No se admiten mujeres (desde hace mil años) ///
Por Jorge Ortiz ///
Las legiones del islam estaban ya en posesión del extremo oriental del Mediterráneo y, siguiendo las consignas del profeta Mahoma de expandirse por el mundo, miraban con codicia las tierras ubicadas más allá de los Balcanes. Era el siglo X, una época de augurios siniestros y de presentimientos obscuros por la cercanía, ya inminente, del cabalístico año 1000, tan esperado pero también tan temido.
En el occidente de Europa, mientras tanto, ya se levantaban voces muy potentes reclamando que los grandes imperios cristianos, poderosos y desbordantes de esplendor, lanzaran sus ejércitos a la reconquista de los Santos Lugares, en una guerra de causa justa, que llevaría como estandarte la cruz de Cristo. Sí, era una época de tensión y preocupación, que anunciaba tiempos aún peores.

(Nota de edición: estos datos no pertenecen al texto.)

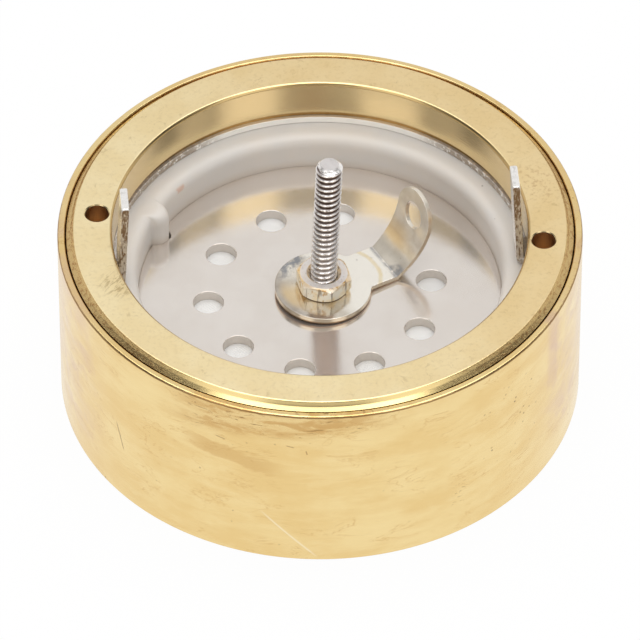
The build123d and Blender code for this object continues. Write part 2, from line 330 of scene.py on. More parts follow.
def joined(cutter, piece, way):
    tool = piece.modifiers.new("cut", "BOOLEAN")
    tool.operation = way
    tool.solver = "EXACT"
    tool.object = cutter
    settle(piece)
    bpy.data.objects.remove(cutter)
    return piece


def easeEdges(piece, width, segments, angle, material):
    soft = piece.modifiers.new("ease", "BEVEL")
    soft.width = width * mm
    soft.segments = segments
    soft.limit_method = "ANGLE"
    soft.angle_limit = radians(angle)
    soft.harden_normals = True
    return settle(piece, material)


# A copy of a solid with its triangles merged and its edges eased.
def easedCopy(name, node, ease, material, angle, reshape=None):
    form = bmesh.new()
    form.from_mesh(solids[node].data)
    bmesh.ops.remove_doubles(form, verts=form.verts, dist=2e-7)
    for vertex in form.verts if reshape else []:
        vertex.co = Vector(reshape(*(vertex.co / mm))) * mm
    flat = [edge for edge in form.edges if len(edge.link_faces) == 2 and edge.calc_face_angle(0) < 0.002]
    bmesh.ops.dissolve_edges(form, edges=flat, use_verts=False)
    mesh = bpy.data.meshes.new(name)
    form.to_mesh(mesh)
    form.free()
    points = [tuple(vertex.co) for vertex in mesh.vertices]
    faces = [tuple(face.vertices) for face in mesh.polygons]
    return easeEdges(makeObject(name, points, faces), ease, 3, angle, material)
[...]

Pero en un extremo del Mediterráneo, en un brazo de tierra montañoso y crispado, coronado por el monte Athos, un grupo de monjes permanecía ajeno a las vicisitudes de la época, no pensando en guerras ni en contiendas, sino dedicados a levantar un monasterio en esa península casi inhóspita, rocosa y sin acceso terrestre. El empeño de su líder, Anastasio de Athos, había sido apoyado con entusiasmo por el Imperio Bizantino, que era por entonces —y desde hacía seis siglos— la sede mayor de la cristiandad.
Con el monasterio, esas tierra altas, conocidas como la ‘Montaña Sagrada’, se convirtieron en un lugar sin par de devoción y misticismo, donde hasta el siglo XV fueron levantados otros cien lugares de devoción y culto. Pero, entretanto, el Imperio Bizantino había declinado, hasta que en 1453 fue sojuzgado por las legiones del islam, que en unas pocas generaciones convirtieron toda Bizancio a la fe de Mahoma.
Al caer Bizancio, muchos de los integrantes de sus estratos altos buscaron refugio en la Montaña Sagrada. El catolicismo ortodoxo la hizo lugar de peregrinación y recogimiento. Pero, sin sus protectores bizantinos, el monte Athos cambió una y otra vez de situación jurídica, al ritmo de los vaivenes de guerras y alianzas: fue protectorado, república autónoma, territorio libre, estado monástico… Al terminar la Primera Guerra Mundial, en 1914, la Montaña Sagrada era, en la práctica, tierra de nadie.
Así permaneció hasta 1926, cuando, por un acuerdo entre el gobierno de Grecia y los monjes ortodoxos, surgió el ‘Estado Monástico Autónomo de la Montaña Sagrada’, con territorio propio (de 360 kilómetros cuadrados) y bandera distintiva (el águila bicéfala del antiguo Imperio Bizantino). La única forma de llegar es por mar: su puerto, Dafni, está conectado por lanchas con Uranópolis, en Grecia.
Su administración está repartida entre un poder legislativo (que es una asamblea monacal que representa a los veinte monasterios que han sobrevivido al paso de los siglos) y un poder ejecutivo con un gabinete de gobierno cuyo presidente se renueva cada año y que comparte el poder con el ‘Gobernador de la Montaña’, que, de acuerdo con el convenio de 1926, es el ministro de Relaciones Exteriores de Grecia.
Como todo país que se precie, el Estado Monástico Autónomo de la Montaña Sagrada tiene sus propias leyes. Como aquella que establece que no más de cien personas pueden desembarcar cada día en Dafni, de las que al menos noventa deben profesar la religión ortodoxa. Y nadie, excepto los monjes y los fieles de los monasterios, puede permanecer allí más de cuatro días. Pero la restricción más dura se refiere al sexo femenino.
En efecto, la presencia femenina está totalmente prohibida: ninguna mujer puede, por ningún motivo, ser admitida en Athos. Nunca. Pero no sólo las mujeres están proscritas. También lo están las hembras de toda especie (aunque se han hecho unas pocas excepciones con gallinas ponedoras). Y así, sin tentaciones, apartados del mundo laico y hedonista, sus dos mil habitantes viven dedicados a la búsqueda de Dios. Y así lo han hecho desde el año 963. Nada menos.